Avec de pareilles règles du jeu, il n’est pas étonnant qu’aucune grande puissance ne tente l’expérience.
L’avion de chasse le plus gourmand
Signe de puissance, les armées américaines et chinoises sont les plus gourmandes du monde. Du côté des armes emblématiques, l’attrait du chasseur F-35 provient de sa capacité à engloutir plus de 6000 litres de pétrole à l’heure.
Du côté des cinq membres permanents de l’ONU, tous possèdent l’arme nucléaire, symbole ultime de l’accès à l’élite et la respectabilité. C’est à cette destinée que travaillent la Corée du Nord, l’Arabie saoudite et l’Iran.
Le revirement de l’Australie en faveur de sous-marins atomiques américains s’inscrit dans cette symbolique. En Suisse, la sélection de l’avion de chasse le plus gourmand du marché a pour but de caresser un sentiment de sécurité et de fierté.

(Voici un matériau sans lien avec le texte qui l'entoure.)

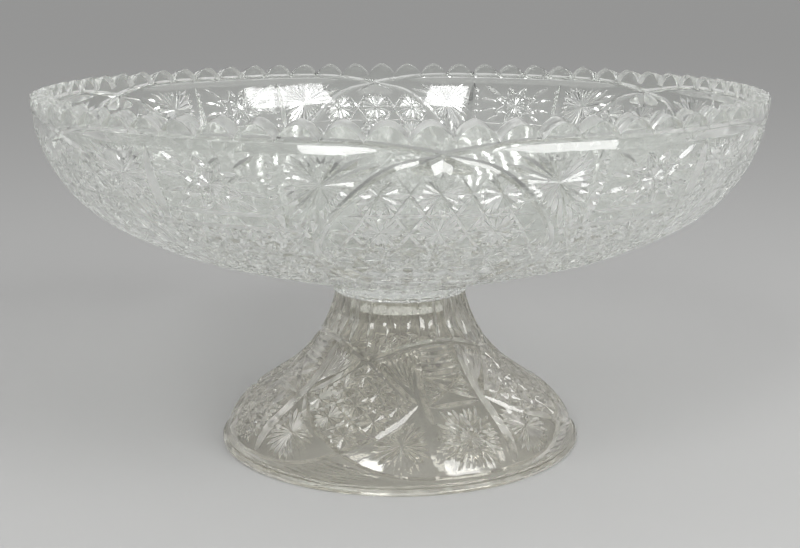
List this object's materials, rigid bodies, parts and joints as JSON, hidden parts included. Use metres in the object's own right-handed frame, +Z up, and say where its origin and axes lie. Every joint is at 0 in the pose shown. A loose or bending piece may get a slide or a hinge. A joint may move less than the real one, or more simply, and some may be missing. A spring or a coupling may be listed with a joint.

A une échelle plus réduite, la lutte des multimilliardaires, qui utilisent l’espace pour étaler leur puissance, est révélatrice. Au-delà des comptes en banque, ils mesurent leur démesure à la capacité de brûler le maximum de carburant en moins de dix minutes.
Le seul intérêt de la démarche est d’estimer le nombre de likes que Nabilla obtiendra pour un selfie en apesanteur.
La Chine et les Etats-Unis sont partis dans une surenchère afin de pousser l’adversaire à la faute. Le perdant sera celui qui n’arrivera pas à trouver assez de pétrole et de gaz, ou une autre source d’énergie suffisante, afin d’alimenter sa croissance et son armée. A ce stade, les énergies renouvelables n’ont pas le potentiel de peser lourd dans le débat, sauf pour les petites nations qui n’auront d’autre option que de se répartir les miettes.
Qui ouvrira le parachute en premier?
A regarder de plus près, les comportements géostratégiques face à la pandémie de covid confirment que chaque pays tend à s’accaparer égoïstement des ressources nécessaires à son succès.
La probabilité pour que les grandes puissances s’accordent afin de diminuer unilatéralement leur consommation d’énergie peine à passer du rêve à la pratique. Au lieu de collaborer, chacun œuvre en secret afin de trouver, avant l’autre, le graal qui permettra de gagner un rang. Les travaux dispersés sur l’hydrogène peignent le mieux cette caricature.
La question est de savoir quelle grande puissance ouvrira le parachute en premier. Historiquement, les pandémies, les guerres, les crises ou les révolutions sont moteurs de changement. La première option vient d’être testée sans succès. Une crise climatique ou financière a les faveurs des viennent-ensuite.
En attendant, la Chine vient d’augmenter sa consommation d’énergie de 13%. Joe Biden demande d’accélérer les extractions pétrolières. La construction du gazoduc Nord Stream 2 entre la Russie et l’Allemagne s’est achevée. Mais au fait, combien de parachutes reste-t-il?